Aside: I never managed to remember which argument has to be convex/concave - here’s the trick. We can swap the arguments only if the optimal pair $(g,\pi)$ is a saddle point, so $g$ sits at the bottom of a convex cross-section while $\pi$ sits at the top of a concave cross-section.
Also, the content of this theorem is quite nontrivial. If you knew this for bi-affine (i.e. affine in either argument) functionals $F$ for instance, then you would know that a Nash Equilibrium exists for zero-sum games by setting $F, -F$ as the respective utility functions…
The ingenious solution given by the author is as follows: the bias term in $F$ (which we call $B(\pi, g)$) is affine in $g$ and convex in $\pi$. However, there is an expanded space where we find an upper bound $B^+(\pi^+, g)$ which is affine in $\pi^+$ and $$B(\pi, g) \le B^+(\pi^+ ,g)$$
so if in $F$ we replace $B$ with $B^+$ (which we call $F^+$), we get something that is concave in $\pi^+$ and convex in $g$, so we can properly swap the inf and the sup.
To summarize:
$$\inf_g \sup_\pi F(\pi ,g) \le \inf_g \sup_{\pi^+} F^+(\pi^+, g) = \sup_{\pi^+} \inf_g F^+(\pi^+, g).$$
So what should we take for $g$? This means that it suffices to take $g$ for the “worst” $\pi^+$, and automatically this $g$ will work for any $\pi^+$.
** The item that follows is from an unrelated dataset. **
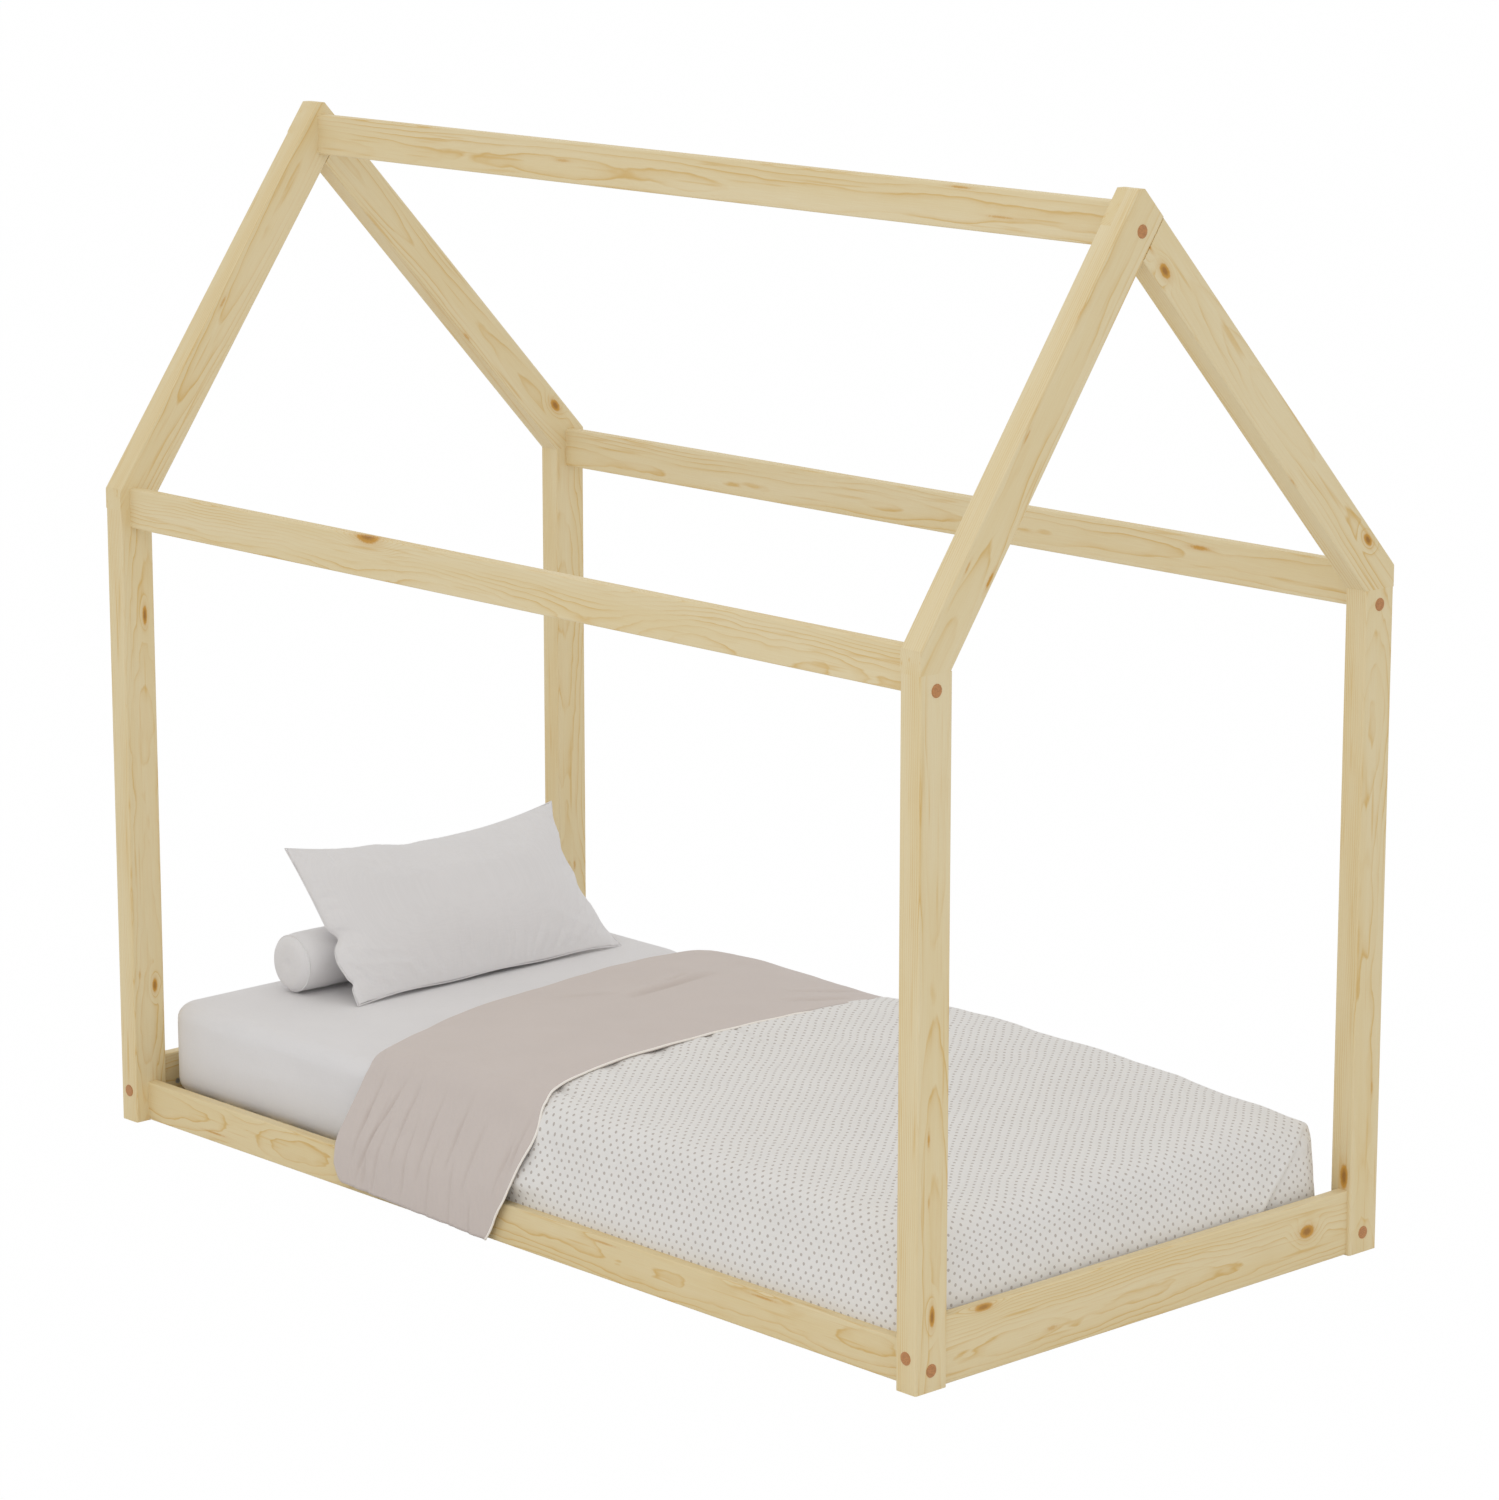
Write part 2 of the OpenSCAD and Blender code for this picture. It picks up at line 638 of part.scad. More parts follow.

Let me elaborate on the affine relaxation. If $a(x)$ is an affine function, then $|a(x)|$ is convex. But we can also write it as $$|a(x)| = \max_{\xi\in [0,2]} a(x) - \xi a(x) \le \max_{\xi\in [0,2], x'} a(x) - \xi a(x')$$ and it turns out this is affine in $(x, \xi x', \xi)$.
(Exercise: if $a(x)$ is affine, so is $y\cdot a(x/y)$ over the joint space $X\times Y$. Why?)